The intimacy of traveling as a pair arouses feeling of affection between Joanna and Mark, and the two find themselves deeply in love. Their relationship begins to suffer as they lose focus on maintaining intimacy, becoming distracted with other aspects of life. Donen reveals that people do not fall in love and live happily ever after without commitment and effort.
9. Blue is the Warmest Color (Abdellatif Kechiche, 2013)
Written, directed, and produced by Abdellatif Kechiche, Blue is the Warmest Color won both the 2013 Palm d’Or and the FIPRESCI Prize. The film is a coming of age tale that examines the dynamic nature of love and sexuality. Kechiche depicts love as opportunistic and transitional, suggesting that romantic relationships can only be as stable as the personalities involved.
Adele (Adele Exarchopoulos) is 15 year old high school student, whom after a series of awkward sexual encounters, becomes confused with regards to her sexual identity.
Upon visiting a gay dance bar with an understanding friend, Adele meets Emma (Lea Seydoux), an art student.

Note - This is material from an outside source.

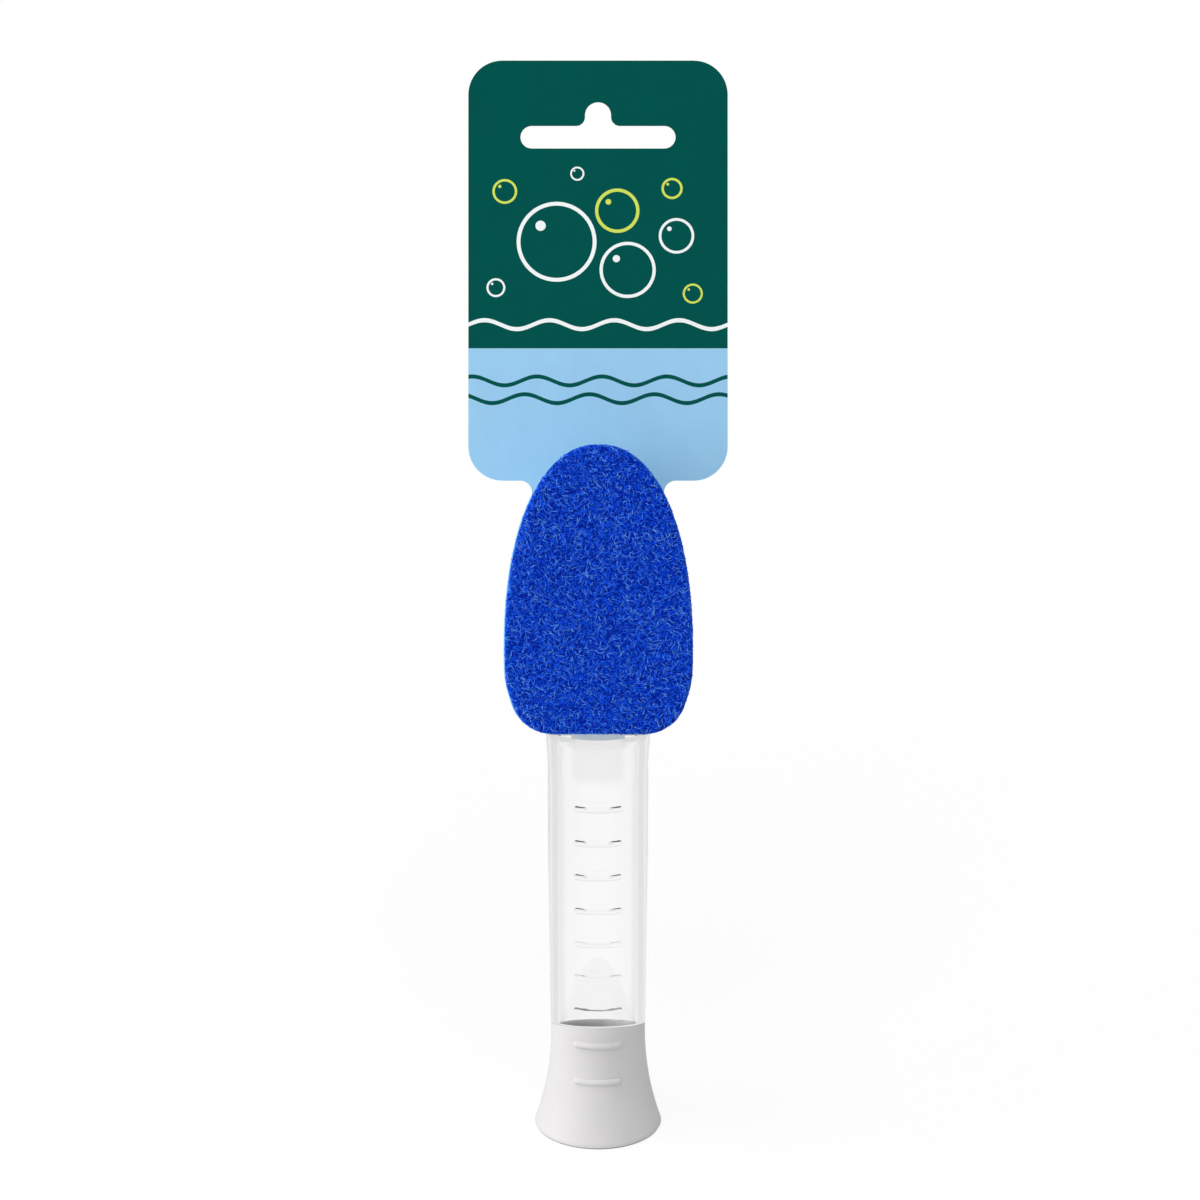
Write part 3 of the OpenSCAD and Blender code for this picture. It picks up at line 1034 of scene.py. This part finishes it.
@dataclass
class RoundedSlab:
    """A rounded slab of the head, inside an outline, from low to high above the shoe's face."""

    outline: HeadOutline = HeadOutline()
    low_w: float = 0.0
    high_w: float = 1.0
    edge_r: float = 0.5
    inset: float = 0.0
    side_rows: int = 8
    face_rings: int = 14
    middle: Point = (0.0, 44.0)

    def rings(self) -> list[Array]:
        """Lays rings from the middle of the slab's back to the middle of its front.

        Returns:
            The rings, given across, up and forward.
        """
        shares = list(np.linspace(0.06, 0.97, self.face_rings))
        turns = list(np.radians([0, 30, 60, 90]))
        low, high, r = self.low_w, self.high_w, self.edge_r
        sections = [(r, low, share) for share in shares]
        sections += [(r * (1 - math.sin(t)), low + r * (1 - math.cos(t)), 1.0) for t in turns]
        sections += [(0.0, w, 1.0) for w in np.linspace(low + r, high - r, self.side_rows)[1:-1]]
        sections += [(r * (1 - math.sin(t)), high - r * (1 - math.cos(t)), 1.0) for t in turns[::-1]]
        sections += [(r, high, share) for share in shares[::-1]]
        rings = []
        for drawn_in, w, share in sections:
            curve = self.outline.curve(self.inset + drawn_in)
            curve = np.array(self.middle) + (curve - self.middle) * share
            rings.append(np.column_stack([curve, np.full(len(curve), w)]))
        return rings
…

Their friendship soon blossoms into a passionate romantic relationship. As their relationship progresses the two begin to realize how little they have in common.
Kechiche portrays romantic love as active and unstable, only as secure as the people involved. Adele is very young, only beginning to understand her sexuality. She is not yet aware of what she wants or what she needs in a relationship. As the two grow older and their relationship progresses, incompatibilities become apparent.
Adele and Emma’s relationship begins to deteriorate, but their fondness for each other remains. Kechiche suggests that before we can find security in love, we must first have a firm understanding of ourselves and what we want. Without self-knowledge romantic relationships can only be fleeting.